The Microservices Reckoning: Why Your Decomposition Became Your Bottleneck

45% of companies have had some or no success with microservices migration. That number isn't a learning curve—it's a reckoning.

I've watched intelligent teams decompose monolithic systems with discipline, architectural rigor, and all the right patterns. They executed beautifully. And then, 18 months into production, they discovered they'd traded one kind of complexity for a much more expensive one.

The Honeymoon Ends

A team I've worked with documented their journey honestly. By mid-2024, their microservices journey had devolved into an operational nightmare: an $18,000 monthly AWS bill for a platform serving 50,000 DAUs, with a 2:1 services-to-engineer ratio managing 54 microservices, spending time constantly tightening leaking mTLS connections and chasing phantom timeouts across a distributed call graph.

In 2025, they dismantled 40% of those services and moved toward a "Modular Monolith" architecture.

They didn't fail at microservices. They executed well. They just finally understood the true cost.

The Decomposition Fallacy

Here's what's happening across enterprises in 2026: Teams are making the same critical error. They decompose services too aggressively, too early, and without understanding their domain boundaries, creating distributed systems that retain all the complexity of the monolith while adding network latency, partial failure modes, and distributed transaction nightmares.

That's not architecture. That's architectural debt at scale.

The problem isn't microservices as a concept. It's the assumption that more services equals more agility. Replacing 1 app with 50 services means 50x the deployments, 50x the logs, and 50x the monitoring points; without a mature DevOps platform (Kubernetes, Istio, Prometheus), you will drown in operational noise.

When You Don't Actually Need It

Here's the hard truth: If your team is fewer than 30 developers or monolith under 100K lines of code, microservices will increase costs with no benefit—start with a "Modular Monolith" instead.

Yet enterprises at that scale—or not far beyond it—continue chasing the Netflix architecture story. It's cargo cult engineering dressed as modernization.

The modular monolith approach works differently. It builds strong boundaries within a single process—clean separation of concerns, independent modules, clear contracts—without paying the distributed systems tax. You get the organizational scaling you need (teams can own modules independently) without sacrificing operational simplicity.

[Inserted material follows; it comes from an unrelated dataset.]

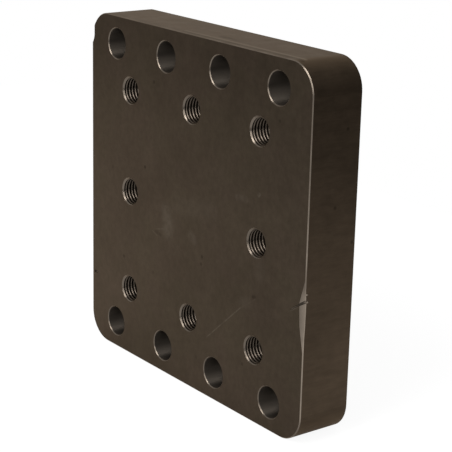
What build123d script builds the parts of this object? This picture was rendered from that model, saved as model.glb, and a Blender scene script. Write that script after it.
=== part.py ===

Then, if you genuinely need distribution, you have a foundation. You understand your domain boundaries. Your modules already communicate through well-defined contracts. The transition becomes tactical, not theological.

What 2026 Winners Are Doing

The organizations seeing real returns in 2026 aren't the ones with the most services. They're the ones that got honest about three questions:

  1. Do we actually have the organizational complexity that requires distributed systems? Most don't, yet.
  2. Have we proven our domain boundaries can cleanly support distributed ownership? If your modules can't be cleanly separated inside a monolith, they'll be a nightmare across a network.
  3. Do we have the observability, DevOps maturity, and runbook discipline that distributed systems demand? Because if you don't, you'll spend the next 18 months becoming a specialized ops team instead of building product.

The word "modernization" has become contaminated. It doesn't mean "decompose everything." It means "structure what you have so it can evolve, and only distribute when the organizational cost of coupling exceeds the operational cost of distribution."

That inflection point is rarely where consultants say it is.

The Non-Obvious Cost

Microservices cost isn't primarily the infrastructure bill (though $18K monthly for 50K DAUs is sobering). It's the human cost. You'll have 10x more alerts—tune thresholds aggressively. A single user request now spans 8 services—use correlation IDs religiously. Run weekly failure drills (kill random pods, simulate network partitions).

That's not progress. That's permanent friction, disguised as infrastructure.

In 2026, your engineers' time is your scarcest resource. Every hour spent debugging distributed timeouts is an hour not spent on business logic. Every deployment ceremony is a tax on velocity.

The Honest Architecture Choice

Start with a modular monolith. Build clear domain boundaries. Let teams own independent modules. Use events or APIs between modules—still within the same process. Ship fast. Measure real constraints.

When (not if, when) you genuinely need distribution—when a module's team structure, deployment cadence, or scaling requirements diverge from the rest—extract it. Cleanly. You'll already know how to do it, because your modules were designed to be extractable.

The teams succeeding in 2026 aren't the ones who decomposed first and asked questions later. They're the ones who structured deliberately, proved they needed distribution, and then executed the migration from a position of strength—not desperation.

Your modernization strategy should earn its complexity, not assume it.